For some households, partial backup is better than whole-home backup. It costs less, uses battery capacity more carefully, and reduces the chance that one heavy appliance drains the system too quickly.

Fast Switching Matters, But So Does Planning

Some backup systems advertise extremely fast transfer times, including 0 ms switching in certain equipment configurations. That can be valuable for sensitive electronics, but runtime still depends on load and battery capacity.

A backup plan should answer four questions:

1. Which circuits are backed up?

2. How long should they run without solar recharge?

3. Can the battery recharge from solar during a long outage?

4. What loads should be automatically limited or shed?

The last question is often overlooked.
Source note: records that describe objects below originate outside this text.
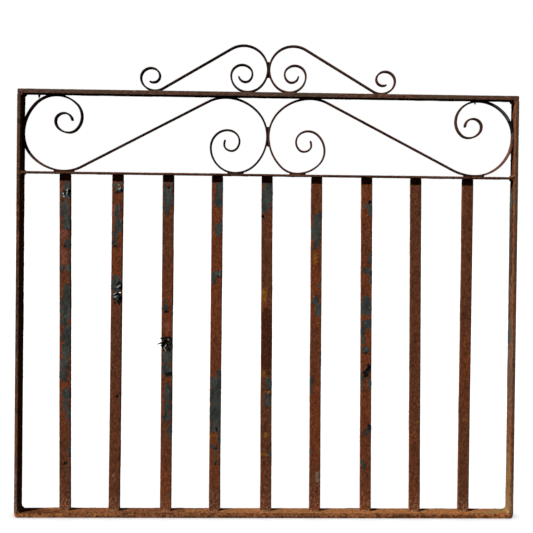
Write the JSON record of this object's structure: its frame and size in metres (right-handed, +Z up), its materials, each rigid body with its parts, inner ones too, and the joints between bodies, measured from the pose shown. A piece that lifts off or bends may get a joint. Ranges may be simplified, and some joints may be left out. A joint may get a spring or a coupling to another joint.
{
  "type": "garden gate",
  "caption": "Low garden gate leaf: welded flat-bar frame with upright slats, a panel of bent scrolls under the top rail and a scrolled crest.",
  "frame": {"origin": "middle of the underside of the bottom rail, at half the gate's depth", "axes": "+X along the gate towards the right stile, -Y is the front face, +Z up"},
  "size_m": [0.915, 0.025, 0.8678],
  "materials": {
    "frame_bar": "weathered dark paint rusted through to brown",
    "slat_bar": "red-brown rust with patches of old grey-green paint",
    "scroll_bar": "dark brown rust",
    "weld_metal": "rusted weld bead"
  },
  "bodies": {
    "root": {"bottom_rail": "frame_bar", "top_rail": "frame_bar", "left_stile": "frame_bar", "right_stile": "frame_bar", "mid_rail": "frame_bar", "slat_1": "slat_bar", "slat_2": "slat_bar", "slat_3": "slat_bar", "slat_4": "slat_bar", "slat_5": "slat_bar", "slat_6": "slat_bar", "slat_7": "slat_bar", "slat_8": "slat_bar", "slat_9": "slat_bar", "panel_scroll_left": "scroll_bar", "panel_scroll_right": "scroll_bar", "crest_scroll_left": "scroll_bar", "crest_scroll_right": "scroll_bar", "frame_corner_welds": "weld_metal", "mid_rail_welds": "weld_metal", "slat_foot_welds": "weld_metal", "slat_head_welds": "weld_metal", "scroll_welds": "weld_metal"}
  },
  "joints": []
}
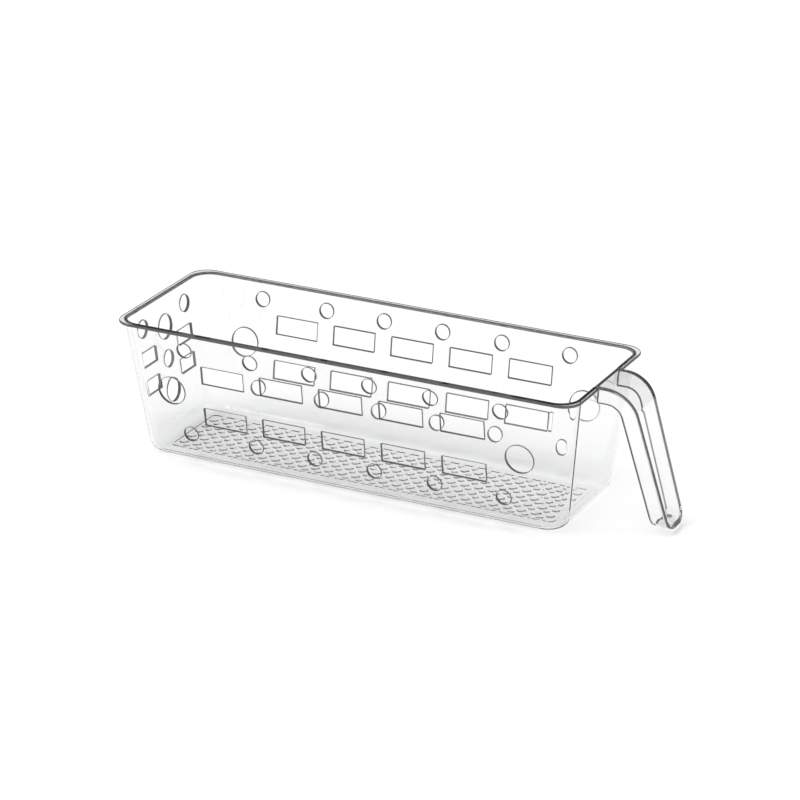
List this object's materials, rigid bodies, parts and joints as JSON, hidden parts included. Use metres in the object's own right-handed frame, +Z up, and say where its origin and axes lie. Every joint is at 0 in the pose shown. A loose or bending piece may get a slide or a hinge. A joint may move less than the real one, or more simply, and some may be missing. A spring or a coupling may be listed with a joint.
{
  "type": "fridge bin",
  "caption": "Long narrow clear bin with perforated walls, a studded floor, a rim lip and a drop-down channel-section pull handle on one end.",
  "frame": {"origin": "centre of the flat underside of the bin, which rests on the shelf", "axes": "+X along the bin towards the handle, +Y across the bin, +Z up"},
  "size_m": [0.3512, 0.1078, 0.0883],
  "materials": {
    "clear_plastic": "clear colourless moulded plastic, polished"
  },
  "bodies": {
    "root": {"floor_pan": "clear_plastic", "front_wall": "clear_plastic", "back_wall": "clear_plastic", "plain_end_wall": "clear_plastic", "handle_end_wall": "clear_plastic", "handle": "clear_plastic"}
  },
  "joints": []
}
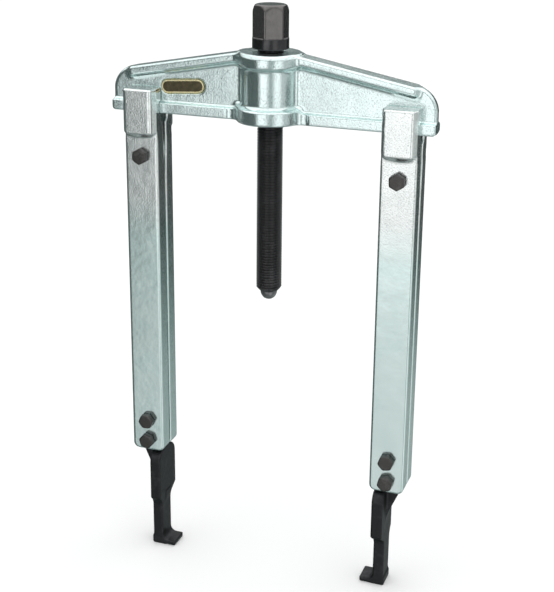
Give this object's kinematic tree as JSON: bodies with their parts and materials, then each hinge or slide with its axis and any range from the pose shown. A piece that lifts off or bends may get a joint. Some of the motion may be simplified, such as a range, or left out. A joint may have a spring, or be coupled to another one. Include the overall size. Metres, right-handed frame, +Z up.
{
  "type": "two-arm gear puller",
  "caption": "Gear puller with a sloping forged crossbeam, a threaded pressure spindle, and long slim legs that slide on the beam and end in slim inward claws.",
  "frame": {"origin": "on the spindle's axis, in the plane of the undersides of the two hooks, at the middle of the crossbeam's length", "axes": "+Z up along the spindle towards its hexagon head; X along the crossbeam, with the name plate on the -X half; -Y is the front, where the bolt heads are"},
  "size_m": [0.1808, 0.0364, 0.3253],
  "materials": {
    "zinc": "forged steel, zinc plated with a pale blue passivate, finely grained and fairly bright",
    "black_oxide": "phosphated and oiled black steel, satin",
    "bolt_black": "black oxide steel fasteners, satin",
    "hard_steel": "hardened steel, ground",
    "label": "dark printed plate with a pale gold rim, plain"
  },
  "bodies": {
    "crossbeam": {"crossbeam": "zinc", "name_plate": "label"},
    "tip": {"spindle_tip": "hard_steel"},
    "spindle": {"spindle": "black_oxide"},
    "left_arm": {"left_front_bar": "zinc", "left_back_bar": "zinc", "left_hook": "black_oxide", "left_top_bolt": "bolt_black", "left_top_nut": "bolt_black", "left_middle_bolt": "bolt_black", "left_middle_nut": "bolt_black", "left_bottom_bolt": "bolt_black", "left_bottom_nut": "bolt_black"},
    "right_arm": {"right_front_bar": "zinc", "right_back_bar": "zinc", "right_hook": "black_oxide", "right_top_bolt": "bolt_black", "right_top_nut": "bolt_black", "right_middle_bolt": "bolt_black", "right_middle_nut": "bolt_black", "right_bottom_bolt": "bolt_black", "right_bottom_nut": "bolt_black"}
  },
  "joints": [
    {"name": "spindle_feed", "type": "slide", "parent": "crossbeam", "child": "tip", "axis": [0, 0, 1], "range_m": [-0.0012, 0.09]},
    {"name": "spindle_turn", "type": "hinge", "parent": "tip", "child": "spindle", "pos_m": [0, 0, 0.2], "axis": [0, 0, 1], "range_deg": [-290, 21610]},
    {"name": "left_arm_slide", "type": "slide", "parent": "crossbeam", "child": "left_arm", "axis": [1, 0, 0], "range_m": [-0.0086, 0.0425]},
    {"name": "right_arm_slide", "type": "slide", "parent": "crossbeam", "child": "right_arm", "axis": [1, 0, 0], "range_m": [-0.0446, 0.0065]}
  ],
  "couplings": [
    {"joint": "spindle_turn", "follows": "spindle_feed", "rad_per_m": 4188.8}
  ]
}
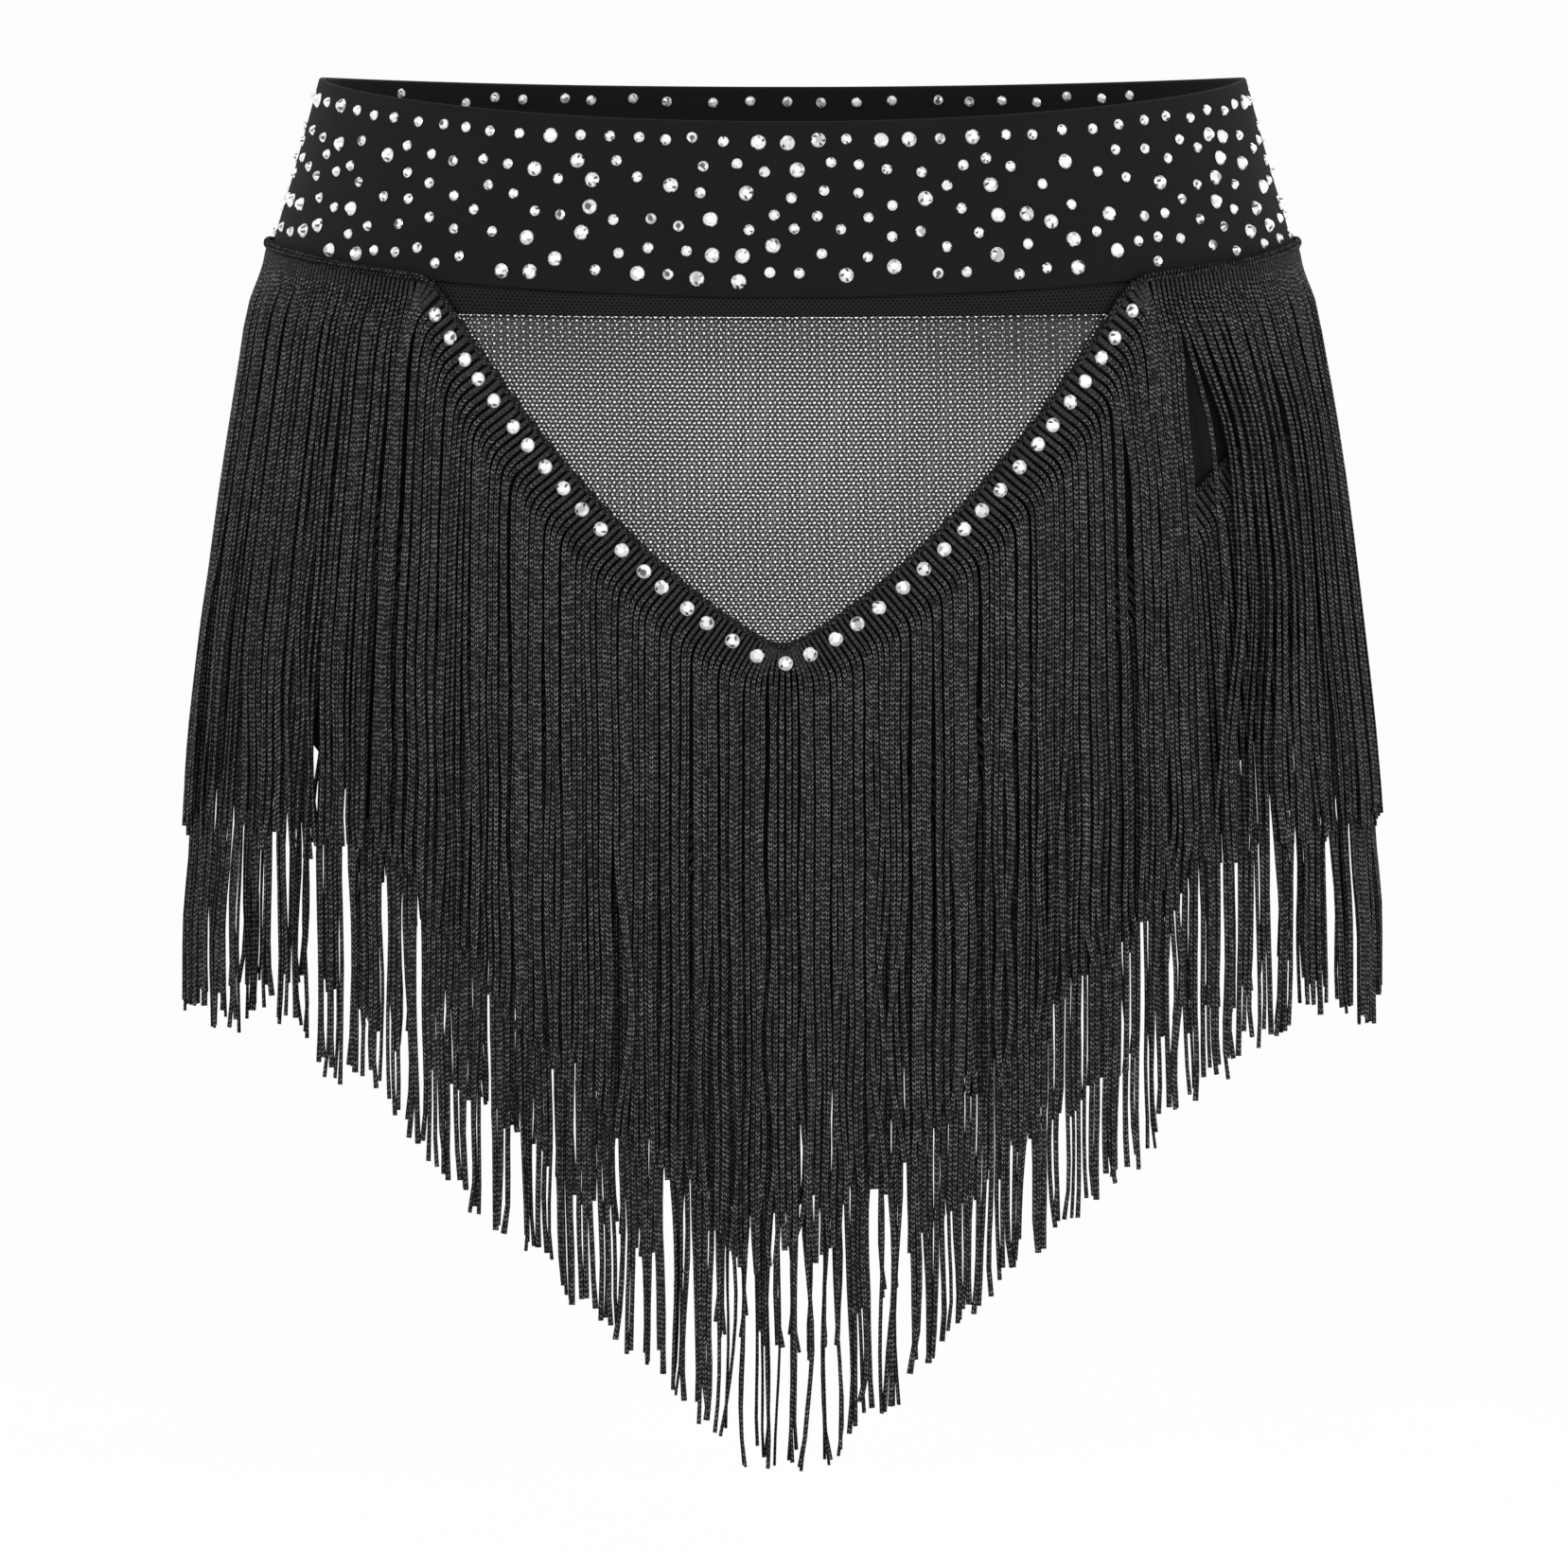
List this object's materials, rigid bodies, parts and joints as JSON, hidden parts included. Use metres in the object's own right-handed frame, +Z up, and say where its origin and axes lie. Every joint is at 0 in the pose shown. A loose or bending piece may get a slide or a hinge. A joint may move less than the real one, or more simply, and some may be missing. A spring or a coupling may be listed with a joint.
{
  "type": "latin dance shorts",
  "caption": "Black latin dance shorts with a stone-set waistband, sheer V insets and two tiers of long cord fringe that fall to a point.",
  "frame": {"origin": "centre of the waist, half way up the waistband at the side seams, where the wearer's body holds the shorts", "axes": "+Z up the body, +X towards the wearer's left, -Y towards the front"},
  "size_m": [0.3807, 0.2485, 0.4349],
  "materials": {
    "knit": "matte",
    "mesh": "matte",
    "binding": "matte",
    "cord": "satin",
    "stone": "polished"
  },
  "bodies": {
    "root": {"waistband_front": "knit", "waistband_back": "knit", "mesh_binding_front": "binding", "mesh_binding_back": "binding", "mesh_inset_front": "mesh", "mesh_inset_back": "mesh", "shorts_front_left": "knit", "shorts_front_right": "knit", "shorts_back_left": "knit", "shorts_back_right": "knit", "fringe_upper_front": "cord", "fringe_upper_back": "cord", "fringe_lower_front": "cord", "fringe_lower_back": "cord"}
  },
  "joints": []
}
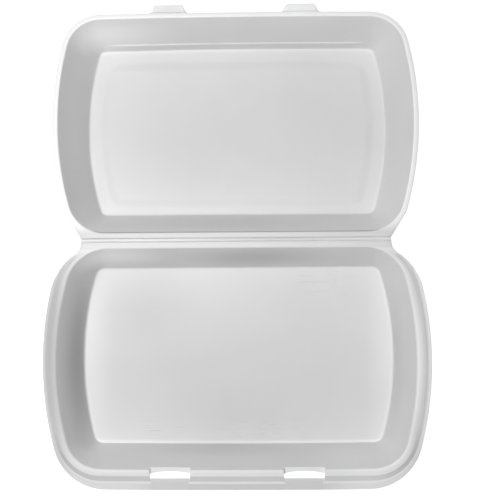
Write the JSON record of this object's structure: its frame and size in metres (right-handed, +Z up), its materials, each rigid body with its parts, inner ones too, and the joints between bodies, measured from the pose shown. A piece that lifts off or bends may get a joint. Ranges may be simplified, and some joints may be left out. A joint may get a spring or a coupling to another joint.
{
  "type": "foam clamshell container",
  "caption": "Hinged takeaway food box pressed from one sheet of foam: a base tray and a lid on a living hinge, with latch tabs that drop into slots.",
  "frame": {"origin": "on the table under the base tray, on its centre line and level with its widest place", "axes": "+Z up; +Y from the base tray across the living hinge to the lid, which lies open; +X to the right, along the hinge line"},
  "size_m": [0.24, 0.2989, 0.0387],
  "materials": {
    "foam": "white extruded polystyrene foam with a smooth satin skin"
  },
  "bodies": {
    "base": {"base_tray": "foam"},
    "lid": {"lid": "foam"}
  },
  "joints": [
    {"name": "lid_hinge", "type": "hinge", "parent": "base", "child": "lid", "pos_m": [0, 0.0742, 0.03515], "axis": [1, 0, 0], "range_deg": [0, 180]}
  ]
}
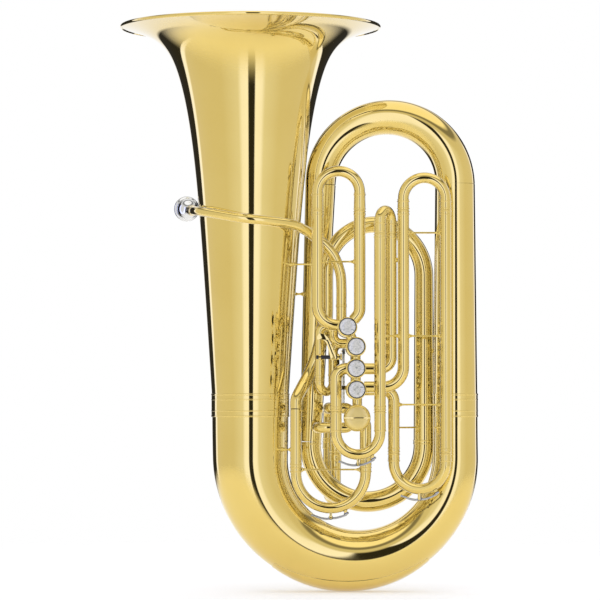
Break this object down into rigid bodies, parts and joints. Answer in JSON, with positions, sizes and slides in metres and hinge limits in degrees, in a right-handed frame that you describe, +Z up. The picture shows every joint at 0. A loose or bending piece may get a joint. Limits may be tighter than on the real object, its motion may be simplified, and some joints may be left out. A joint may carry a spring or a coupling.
{
  "type": "contrabass tuba",
  "caption": "Upright contrabass tuba with front pistons, a thumb-worked rotor, tuning slides, water keys and a wide flared bell.",
  "frame": {"origin": "bottom centre of the bounding box", "axes": "+Z up towards the bell rim, +X from the bell side to the outer branch, -Y towards the pistons and the viewer"},
  "size_m": [0.6274, 0.458, 0.9912],
  "materials": {
    "brass": "polished lacquer",
    "nickel": "polished plating",
    "pearl": "pearl inlay"
  },
  "bodies": {
    "horn": {"bell": "brass", "bell_rim": "brass", "bell_ferrule": "brass", "bottom_bow": "brass", "bow_guard": "brass", "branch_ferrule": "brass", "outer_branch": "brass", "top_bow": "brass", "left_branch": "brass", "inner_bow": "brass", "inner_branch": "brass", "inner_arch": "brass", "inner_crook": "brass", "leadpipe": "brass", "receiver": "brass", "valve_casings": "brass", "top_caps": "brass", "bottom_caps": "brass", "first_tubes": "brass", "second_tubes": "brass", "third_left_tube": "brass", "third_long_tube": "brass", "third_back_tube": "brass", "fourth_left_tube": "brass", "fourth_long_tube": "brass", "fourth_low_tube": "brass", "tuning_tubes": "brass", "rotor_casing": "brass", "rotor_cap": "brass", "fifth_upper_tube": "brass", "fifth_lower_tube": "brass", "slide_braces": "brass", "bell_braces": "brass", "lever_posts": "brass"},
    "piston_1": {"piston_1": "brass", "pearl_1": "pearl"},
    "piston_2": {"piston_2": "brass", "pearl_2": "pearl"},
    "piston_3": {"piston_3": "brass", "pearl_3": "pearl"},
    "piston_4": {"piston_4": "brass", "pearl_4": "pearl"},
    "slide_1": {"slide_1": "brass"},
    "slide_2": {"slide_2": "brass"},
    "slide_3_lower": {"slide_3_lower": "brass"},
    "slide_3_upper": {"slide_3_upper": "brass"},
    "slide_4_upper": {"slide_4_upper": "brass"},
    "slide_4_lower": {"slide_4_lower": "brass"},
    "tuning_slide": {"tuning_slide": "brass"},
    "slide_5": {"slide_5": "brass"},
    "water_key_3": {"water_key_3": "nickel"},
    "water_key_4": {"water_key_4": "nickel"},
    "water_key_tuning": {"water_key_tuning": "nickel"},
    "rotor": {"rotor": "brass", "rotor_crank": "brass"},
    "thumb_lever": {"thumb_lever": "brass"},
    "link_rod": {"link_rod": "nickel"},
    "mouthpiece": {"mouthpiece": "nickel"}
  },
  "joints": [
    {"name": "piston_1_press", "type": "slide", "parent": "horn", "child": "piston_1", "axis": [0, 1, 0], "range_m": [0, 0.017], "stiffness_N_per_m": 250, "springref_m": -0.02},
    {"name": "piston_2_press", "type": "slide", "parent": "horn", "child": "piston_2", "axis": [0, 1, 0], "range_m": [0, 0.017], "stiffness_N_per_m": 250, "springref_m": -0.02},
    {"name": "piston_3_press", "type": "slide", "parent": "horn", "child": "piston_3", "axis": [0, 1, 0], "range_m": [0, 0.017], "stiffness_N_per_m": 250, "springref_m": -0.02},
    {"name": "piston_4_press", "type": "slide", "parent": "horn", "child": "piston_4", "axis": [0, 1, 0], "range_m": [0, 0.017], "stiffness_N_per_m": 250, "springref_m": -0.02},
    {"name": "slide_1_pull", "type": "slide", "parent": "horn", "child": "slide_1", "axis": [0, 0, 1], "range_m": [0, 0.06]},
    {"name": "slide_2_pull", "type": "slide", "parent": "horn", "child": "slide_2", "axis": [0, 0, -1], "range_m": [0, 0.008]},
    {"name": "slide_3_lower_pull", "type": "slide", "parent": "horn", "child": "slide_3_lower", "axis": [0, 0, -1], "range_m": [0, 0.03]},
    {"name": "slide_3_upper_pull", "type": "slide", "parent": "horn", "child": "slide_3_upper", "axis": [0, 0, 1], "range_m": [0, 0.05]},
    {"name": "slide_4_upper_pull", "type": "slide", "parent": "horn", "child": "slide_4_upper", "axis": [0, 0, 1], "range_m": [0, 0.06]},
    {"name": "slide_4_lower_pull", "type": "slide", "parent": "horn", "child": "slide_4_lower", "axis": [0, 0, -1], "range_m": [0, 0.03]},
    {"name": "tuning_slide_pull", "type": "slide", "parent": "horn", "child": "tuning_slide", "axis": [0, 0, -1], "range_m": [0, 0.02]},
    {"name": "slide_5_pull", "type": "slide", "parent": "horn", "child": "slide_5", "axis": [0, 0, -1], "range_m": [0, 0.04]},
    {"name": "water_key_3_lift", "type": "hinge", "parent": "slide_3_lower", "child": "water_key_3", "pos_m": [0.10235, -0.08, 0.2236], "axis": [0, 1, 0], "range_deg": [0, 14], "stiffness_Nm_per_rad": 0.05, "springref_deg": -28.65},
    {"name": "water_key_4_lift", "type": "hinge", "parent": "slide_4_lower", "child": "water_key_4", "pos_m": [0.2099, -0.047, 0.16321], "axis": [0.2395, 0.9709, 0], "range_deg": [0, 12], "stiffness_Nm_per_rad": 0.05, "springref_deg": -28.65},
    {"name": "water_key_tuning_lift", "type": "hinge", "parent": "tuning_slide", "child": "water_key_tuning", "pos_m": [0.05555, -0.05, 0.1304], "axis": [0, 1, 0], "range_deg": [0, 10], "stiffness_Nm_per_rad": 0.05, "springref_deg": -28.65},
    {"name": "rotor_turn", "type": "hinge", "parent": "horn", "child": "rotor", "pos_m": [0.1008, -0.04, 0.3029], "axis": [0, -1, 0], "range_deg": [0, 90], "stiffness_Nm_per_rad": 0.02, "springref_deg": -68.75},
    {"name": "thumb_lever_press", "type": "hinge", "parent": "horn", "child": "thumb_lever", "pos_m": [0.0525, -0.076, 0.408], "axis": [-1, 0, 0], "range_deg": [0, 15.4]},
    {"name": "link_rod_lift", "type": "slide", "parent": "horn", "child": "link_rod", "axis": [0, 0, -1], "range_m": [0, 0.0228]},
    {"name": "mouthpiece_pull", "type": "slide", "parent": "horn", "child": "mouthpiece", "axis": [-0.1558, 0.9839, 0.0872], "range_m": [0, 0.025]}
  ],
  "couplings": [
    {"joint": "thumb_lever_press", "follows": "rotor_turn", "ratio": 0.17044},
    {"joint": "link_rod_lift", "follows": "rotor_turn", "m_per_rad": 0.0144}
  ]
}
Load control can stretch backup time by keeping nonessential equipment from turning on at the wrong moment.

Homeowners comparing equipment should ask installers to draw the backup circuit plan, not just quote a battery capacity number. A well-designed backup power switch setup is easier to live with than an oversized system with vague promises.

Solar plus storage can absolutely keep essential loads running. The key is designing for the outage a household actually wants to survive, not an imaginary “everything on forever” scenario.